One problem is that tornadoes are a small-scale phenomenon, which can’t be produced in climate models. So instead, researchers must look for trends in the tornado data, as well as trends in the atmospheric environments that are needed for tornadoes to form.
Tippett’s work has found that some of the atmospheric ingredients needed for tornadoes have also become more variable over the past few decades. He says that his and Brooks’ results are “very similar,” even though they used different approaches, which Tippett says bolsters both sets of findings. And because the ingredients also seem to be changing, that strengthens the argument that some change in the environment, not in reporting, is behind the trends.
To say whether warming is behind any changes in the environment, though, those changes would have to be linked to some clear global warming forcing. Brooks said one possible global warming link could be the changes to the bending of the jet stream that scientists like Jennifer Francis have linked to declining Arctic sea ice, but he added that the association is still a controversial one. And even if it is found to be solid, it might have nothing to do with the tornado environment.

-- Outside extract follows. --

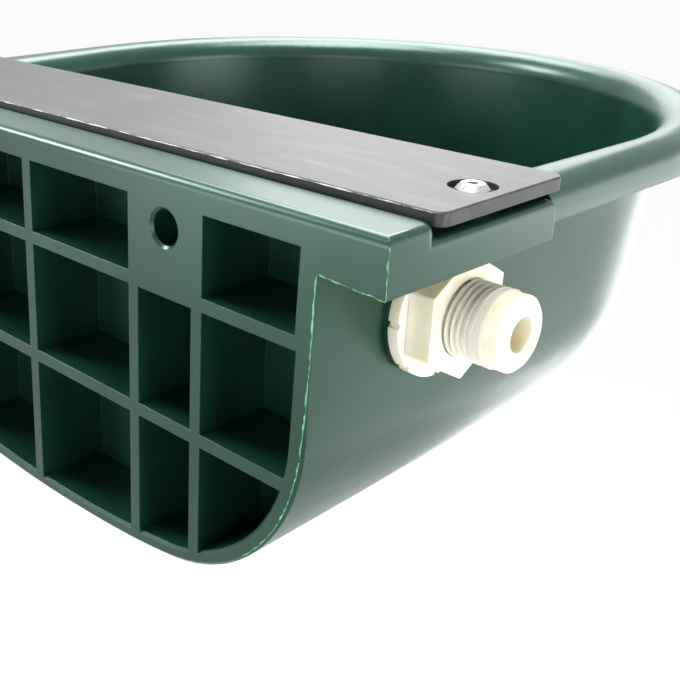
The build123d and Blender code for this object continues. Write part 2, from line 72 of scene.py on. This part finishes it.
def newMaterial(name):
    material = bpy.data.materials.new(name)
    material.use_nodes = True
    tree = material.node_tree
    tree.nodes.clear()
    shader = addNode(tree, "ShaderNodeBsdfPrincipled")
    addNode(tree, "ShaderNodeOutputMaterial", links={"Surface": shader.outputs["BSDF"]})
    place = addNode(tree, "ShaderNodeTexCoord").outputs["Object"]
    return material, tree, shader, place


# plastics: polypropylene and nylon, injection moulded

greenLook = {
    "dark": "#0d2e21", "light": "#133a2b",  # flow mottle of the masterbatch
    "sheen": "#ddfff6",  # the dye shows through the skin and tints its shine
    "mottleMm": 30, "grainMm": 0.9, "grainDepthMm": 0.02, "grainShows": 0.3, "edgeMm": 0.35,
    "smooth": 0.25, "rough": 0.32, "ior": 1.5, "glowMm": 0,
}
flashLook = {
    "dark": "#2b7a50", "light": "#74c99a",  # the same plastic, thin enough to pass light
    "sheen": "#ddfff6",
    "mottleMm": 5, "grainMm": 0.5, "grainDepthMm": 0.01, "grainShows": 0.2, "edgeMm": 0,
    "smooth": 0.3, "rough": 0.4, "ior": 1.5, "glowMm": 1.5,
}
blackLook = {
    "dark": "#1c1d1f", "light": "#28292b", "sheen": "#ffffff",  # carbon black leaves only a grey sheen
    "mottleMm": 26, "grainMm": 0.8, "grainDepthMm": 0.02, "grainShows": 0.3, "edgeMm": 0.3,
    "smooth": 0.42, "rough": 0.5, "ior": 1.5, "glowMm": 0,
}
# pale grey ridge on the cover's rear edge: part scrape, part painted highlight
scrapeAndHighlightLook = {
    "dark": "#9b9b9c", "light": "#e4e4e4", "sheen": "#ffffff",  # pale partly because black plastic whitens where it is scraped, partly a painted highlight on the edge
    "mottleMm": 4, "grainMm": 0.4, "grainDepthMm": 0.02, "grainShows": 0.4, "edgeMm": 0,
    "smooth": 0.5, "rough": 0.7, "ior": 1.5, "glowMm": 0,
}
nylonLook = {
    "dark": "#efe9cf", "light": "#f7f3e2", "sheen": "#ffffff",  # undyed nylon is a warm white
    "mottleMm": 6, "grainMm": 0.5, "grainDepthMm": 0.01, "grainShows": 0.2, "edgeMm": 0.3,
    "smooth": 0.28, "rough": 0.38, "ior": 1.53, "glowMm": 4,
}
acetalLook = {
    "dark": "#d6d5cf", "light": "#e4e3de", "sheen": "#ffffff",  # acetal is greyer than nylon and smoother
    "mottleMm": 5, "grainMm": 0.5, "grainDepthMm": 0.01, "grainShows": 0.2, "edgeMm": 0,
    "smooth": 0.25, "rough": 0.34, "ior": 1.48, "glowMm": 0,
}
floatLook = {
    "dark": "#cfd2cf", "light": "#dcdedb", "sheen": "#ffffff",  # polythene is pale and dull
    "mottleMm": 16, "grainMm": 1.2, "grainDepthMm": 0.03, "grainShows": 0.3, "edgeMm": 0.3,
    "smooth": 0.4, "rough": 0.55, "ior": 1.5, "glowMm": 0,
}
rubberLook = {
    "dark": "#141414", "light": "#1e1e1e", "sheen": "#ffffff",  # nitrile rubber is black and nearly matt
    "mottleMm": 4, "grainMm": 0.6, "grainDepthMm": 0.02, "grainShows": 0.3, "edgeMm": 0,
    "smooth": 0.6, "rough": 0.75, "ior": 1.52, "glowMm": 0,
}


tintStops = (0.3, 0.7)  # most of the noise lies between these
bevelSamples = 4
glowShare = 0.5
glowReach = (1.0, 0.85, 0.35)  # light travels furthest inside at the warm end


# noise of one real size drives the tint and the gloss
def mottleSkin(tree, shader, place, look, sizeMm, detail):
    flow = addNode(tree, "ShaderNodeTexNoise", {"Scale": 1 / (sizeMm * mm), "Detail": detail},
                   {"Vector": place})
    tint = addNode(tree, "ShaderNodeValToRGB", links={"Fac": flow.outputs["Fac"]})
    for stop, at, colour in zip(tint.color_ramp.elements, tintStops, (look["dark"], look["light"])):
        stop.position = at
        stop.color = linearColour(colour)
    gloss = addNode(tree, "ShaderNodeMapRange", {"To Min": look["smooth"], "To Max": look["rough"]},
                    {"Value": flow.outputs["Fac"]})
    tree.links.new(tint.outputs["Color"], shader.inputs["Base Color"])
    tree.links.new(gloss.outputs["Result"], shader.inputs["Roughness"])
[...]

Tippett says that research into a connection between tornado trends and climate change is now at a similar point to where hurricane-climate change research was at around the time of Hurricane Katrina in 2005. While the gap between hurricane specialists and climatologists has substantially narrowed in the decade since, the gap between tornado specialists and climate researchers is “at least as big, if not bigger,” Tippett said. And it’s a gap that so far Brooks has been largely alone in trying to bridge, he said.